The emphasis is placed on developing both practice and theory relevant to the field of materials engineering and science, with appropriate links established to processing, characterisation and simulation. To reflect the multidisciplinary nature of design, submissions to Materials & Design should offer information useful to professionals working in fields related to the immediate subject of the article.

Materials & Design brings together the overriding interest in the inherent architecture of solid matter with the practical need to know and use its properties to perform certain roles in service, either structural or functional. In reflection of this title, the journal is focused on the studies of natural and engineered materials, with particular emphasis on the elucidation of their structure and properties at all scales, from nuclear and electronic to amorphous and crystalline levels of organisation, to nano-scale and micro-structuring aspects, and ultimately to the manner in which this manifests itself in the suitability and performance of materials in various natural and man-made systems and applications.
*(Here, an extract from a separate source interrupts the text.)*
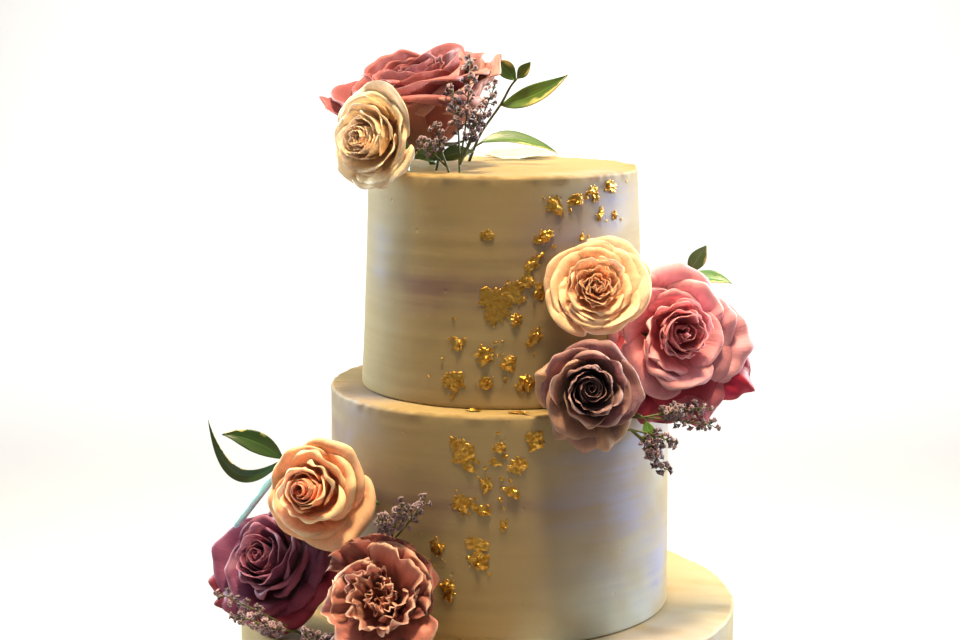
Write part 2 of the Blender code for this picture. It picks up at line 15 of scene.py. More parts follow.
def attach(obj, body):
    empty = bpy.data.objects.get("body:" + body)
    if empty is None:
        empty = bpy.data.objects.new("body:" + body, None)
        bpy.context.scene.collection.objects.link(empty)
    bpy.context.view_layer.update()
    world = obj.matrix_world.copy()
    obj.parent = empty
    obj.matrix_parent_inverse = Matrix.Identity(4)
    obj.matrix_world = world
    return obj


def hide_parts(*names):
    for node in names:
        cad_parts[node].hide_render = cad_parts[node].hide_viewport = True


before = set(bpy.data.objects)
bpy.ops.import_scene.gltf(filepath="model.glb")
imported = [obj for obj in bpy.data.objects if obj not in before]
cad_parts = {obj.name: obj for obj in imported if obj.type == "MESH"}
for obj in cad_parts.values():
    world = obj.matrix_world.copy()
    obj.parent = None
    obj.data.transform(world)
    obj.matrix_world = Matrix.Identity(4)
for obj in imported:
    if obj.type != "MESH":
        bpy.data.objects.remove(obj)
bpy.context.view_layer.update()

bl_info = {
    "name": "Flowered Buttercream Cake",
    "version": (1, 0, 0),
    "blender": (4, 5, 0),
    "location": "3D View > Sidebar > Cake",
    "description": "Dresses a three-tier buttercream cake with gold leaf, fresh flowers and leaves",
    "category": "Object",
}

MM = 0.001
TURN = 2 * math.pi
GOLDEN_ANGLE = math.radians(137.5)


# Tiers


class Tier(NamedTuple):
    """A round tier in mm: its axis, its radii at foot and top, its foot's height and its own height."""

    node: str
    centre_x: float
    foot_radius: float
    top_radius: float
    base: float
    height: float


class SoftPatch(NamedTuple):
    """A soft patch of colour in the buttercream: degrees round, mm up, its spread and its strength."""

    azimuth: float
    up: float
    wide: float
    high: float
    strength: float


TIERS = (
    Tier("tier_bottom", 0.0, 152.0, 152.0, 0.0, 130.0),
    Tier("tier_middle", 7.3, 103.8, 102.4, 130.3, 133.0),
    Tier("tier_top", 8.9, 85.2, 80.2, 263.6, 131.0),
)
RIM_RADIUS = 2.3
FOOT_RADIUS = 1.2
TIER_COLUMNS = 288
WALL_ROWS = 84
TOP_ROWS = 10
RIM_ROWS = 7
FOOT_ROWS = 4


class Waves(NamedTuple):
    """A sum of sine waves: how many, their shortest and longest length, and their depth."""

    count: int
    shortest: float
    longest: float
    depth: float


WALL_SWELL = Waves(9, 40, 110, 0.26)  # these are in mm
SCRAPER_LINES = Waves(7, 7, 20, 0.035)
LIP_SWELL = Waves(10, 9, 40, 0.35)
LIP_TEETH = Waves(12, 4, 9, 0.28)
TOP_SWELL = Waves(8, 14, 50, 0.16)
TOP_EDGE_SWELL = Waves(8, 10, 34, 0.22)
TOP_EDGE_TEETH = Waves(10, 4, 9, 0.24)
PATCH_WANDER = Waves(8, 12, 45, 1.0)  # how the edges of the soft patches wander
UNDERSIDE_ROWS = (0.97, 0.7, 0.4, 0.1)  # shares of the foot's radius

LAVENDER = {
    "tier_bottom": (SoftPatch(50, 128, 16, 10, 0.35), SoftPatch(-120, 60, 25, 22, 0.4), SoftPatch(160, 90, 18, 16, 0.35)),
    "tier_middle": (
        SoftPatch(46, 74, 14, 16, 1.2),
        SoftPatch(38, 96, 18, 22, 0.95),
        SoftPatch(30, 62, 16, 26, 0.6),
        SoftPatch(56, 108, 20, 20, 1.0),
        SoftPatch(60, 40, 18, 28, 0.9),
        SoftPatch(40, 30, 16, 18, 0.4),
        SoftPatch(-56, 121, 12, 14, 0.55),
        SoftPatch(-52, 60, 12, 18, 0.3),
        SoftPatch(150, 70, 25, 22, 0.6),
    ),
    "tier_top": (
        SoftPatch(50, 112, 22, 14, 0.85),
        SoftPatch(32, 100, 18, 16, 0.5),
        SoftPatch(-62, 85, 12, 22, 0.4),
        SoftPatch(-140, 60, 25, 20, 0.5),
    ),
}
# Painted cool side light: pale patches on the right of each tier, where the side light falls.
PAINTED_SIDE_LIGHT = {
    "tier_bottom": (SoftPatch(62, 130, 60, 12, 0.22),),
    "tier_middle": (
        SoftPatch(22, 2, 18, 22, 0.75),
        SoftPatch(34, 16, 18, 30, 1.0),
        SoftPatch(50, 22, 16, 34, 0.9),
        SoftPatch(24, 44, 9, 22, 0.45),
        SoftPatch(66, 96, 12, 24, 0.5),
    ),
    "tier_top": (SoftPatch(50, 100, 16, 20, 0.45), SoftPatch(28, 122, 12, 8, 0.4)),
}
UMBER = {
    "tier_bottom": (),
    "tier_middle": (
        SoftPatch(-72, 108, 16, 34, 0.6),
        SoftPatch(-26, 83, 24, 12, 0.9),
        SoftPatch(-4, 86, 16, 12, 0.7),
        SoftPatch(18, 80, 14, 12, 0.5),
    ),
    "tier_top": (
        SoftPatch(-26, 67, 24, 9, 1.1),
        SoftPatch(-4, 66, 14, 10, 0.8),
        SoftPatch(22, 92, 14, 22, 0.6),
        SoftPatch(150, 40, 20, 10, 0.4),
    ),
}


# Gold leaf


class Flake(NamedTuple):
    """A crumpled piece of gold leaf: degrees round, mm above the tier's foot, size in mm, degrees turned."""

    azimuth: float
    up: float
    wide: float
    high: float
    turned: float
    crumple: float


FLAKES = {
    "tier_top": (
        Flake(21, 115, 9, 11, 30, 1.5),
        Flake(30, 117, 9, 9, 0, 1.5),
        Flake(40, 120, 6, 9, 20, 1.3),
        Flake(50, 123, 11, 6, -10, 1.1),
        Flake(43, 108, 4, 9, -30, 1.2),
        Flake(52, 107, 4, 5, -30, 1.3),
        Flake(-6, 98, 7, 6, 20, 0.6),
        Flake(16, 97, 11, 6, 25, 1.3),
        Flake(33, 96, 4, 5, 0, 1.2),
        Flake(12, 83, 13, 6, 40, 1.2),
        Flake(9, 73, 9, 7, 60, 1.1),
        Flake(-2, 59, 19, 20, 15, 0.4),
        Flake(4, 66, 11, 12, 40, 0.6),
        Flake(5, 51, 6, 7, 20, 1.0),
        Flake(14, 67, 5, 11, 10, 1.1),
        Flake(-17, 37, 9, 7, 40, 1.2),
        Flake(-7, 31, 10, 11, 0, 1.4),
        Flake(2, 26, 8, 9, 10, 1.0),
        Flake(12, 40, 7, 11, -20, 1.2),
        Flake(-19, 15, 12, 10, 0, 1.2),
        Flake(-6, 15, 8, 8, 10, 0.9),
        Flake(9, 15, 10, 9, 25, 1.3),
    ),
    "tier_middle": (
        Flake(-11, 111, 19, 12, -40, 0.9),
        Flake(0, 115, 7, 5, 10, 1.2),
        Flake(11, 119, 10, 10, 0, 1.3),
        Flake(6, 105, 10, 9, 30, 1.2),
        Flake(-1, 107, 7, 4, 0, 0.6),
        Flake(-4, 94, 5, 11, -10, 0.9),
        Flake(4, 90, 10, 6, -30, 1.4),
        Flake(-12, 83, 11, 10, 10, 0.8),
        Flake(-6, 80, 11, 5, -15, 1.0),
        Flake(1, 71, 3, 6, 0, 0.6),
        Flake(-20, 56, 8, 9, 0, 1.0),
        Flake(-7, 60, 12, 7, -20, 0.9),
        Flake(-6, 50, 11, 10, 20, 1.1),
        Flake(-24, 45, 10, 6, 0, 1.0),
        Flake(-16, 32, 9, 12, -10, 1.3),
    ),
}
LEDGE_FLAKES = ((-7.0, -88.5, 9.0, 4.0, 10.0), (18.5, -94.5, 12.0, 4.5, -12.0))  # x, y, sizes, degrees
LEDGE_TOP = 263.6
FLAKE_SEED = 11
FLAKE_THICKNESS = 0.08
CRUMB_THICKNESS = 0.06
LARGE_FLAKE = 30  # width and height together, from which a flake gets a finer grid
FLAKE_STEPS = 22
LARGE_FLAKE_STEPS = 34
SECOND_LAYER_STEPS = 18
CRUMB_STEPS = 7
FLAKE_GAP = 0.2  # between a flake's lowest folds and the icing
LEDGE_GAP = 0.15
RAGGED_RIM = Waves(6, 0.8, 2.4, 0.22)  # as shares of the radius, along a circle of radius 1
FRAYED_RIM = Waves(6, 0.2, 0.6, 0.16)
FLAKE_CREEP = Waves(4, 2, 6, 0.35)  # sideways, in mm for a crumple of 1
FOLDS = 6
FOLD_LENGTHS = (2.6, 9.0)
FOLD_DEPTHS = (0.3, 0.6)
SECOND_LAYER_SIZE = 0.6
SECOND_LAYER_CRUMPLE = 1.35
CRUMB_WIDTHS = (0.8, 2.6)
CRUMB_CRUMPLE = 0.5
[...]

In order to help the authors, reviewers and editors identified those directions of research that match the existing and future thematic threads in Materials & Design, to compile a list of priority areas that are of particular interest to the readers of the journal. These are:

  • Micro- and nano-scale multi-physics phenomena, and the analysis structure, morphology, and the role of interfaces in relation to design at all scales, e.g. electrochemical energy storage, phase transformation and associated processes
  • Operando and in situ studies of processes and structural evolution
  • Processing of alloys and compounds for microstructure and property control, e.g. friction stir and severe plastic deformation
  • Lightweight materials, e.g. alloys containing magnesium and lithium, as well as composites of all types of matrix (polymer, metal and ceramic) and reinforcement, including continuous and discontinuous fibres, low aspect ratio inclusions and nano-structured reinforcements
  • Multifunctional materials, e.g. alloys, polymers and ceramics displaying shape memory effects, as well as bio-composites, composites of green or sustainable origin, and biomimetic materials
  • Intelligent materials design to optimise performance, including hierarchical microstructural optimisation, self-healing, energy absorption, for durability, against damage and environmental extremes


Authors submitting their work to the journal are encouraged to identify how their studies correspond to the priority areas above, by indicating this match in the Cover Letter and the text of their manuscript, referring to the Editorial Note on the aims and scope of the journal:

Assessment Criteria

In assessing the submissions to Materials & Design, the editors are guided by a few key principles. These are:
  • The editors of Materials & Design favour submissions that bring together experimental observations with modelling in a logically connected way that reflects the journal title. The combination of modelling with experiment helps elucidate the ways in which theoretical (analytical or numerical) descriptions of material behaviour can be turned into predictive tools to help design and applications.This does not mean that submissions to Materials & Design that contain reports of purely theoretical or experimental nature will be automatically rejected: editors reserve the right to accept submissions of either kind that report particularly novel and original approaches and results likely to make outstanding contributions to the field.
  • For reasons outlined above, submissions split into multiple parts, e.g. Part I and Part II, are unlikely to be successful. Editors believe that a well-connected coherent piece of research should in fact incorporate multiple approaches and findings, and can and should be reported as one compact piece, in the form of an article. Ample provision is made by the publisher to attach supplementary material that accompanies the main text of the paper.
  • To have a good chance of success, submissions to Materials & Design must identify and display clearly and prominently the aspects of novelty of findings, originality of approach, unusual treatment or experimental setup, unexpected discovery, etc. This means that the application of methods and techniques previously reported in this journal or in other published periodical(s) to similar or somewhat different materials systems or situations does not qualify for consideration. The authors should note that in this sense the frequently advanced argument of the sort "we recently published a similar paper in your journal" is distinctly counter-productive in terms of improving the likelihood of seeing their work in print.
  • Papers must be written in clear scientific English that is well-structured and understandable to reviewers and editors without additional copy-editing. The presence of grammatical errors in the text may lead to submission being rejected at any stage in the consideration process, on the grounds of poor language impeding the understanding by the readers.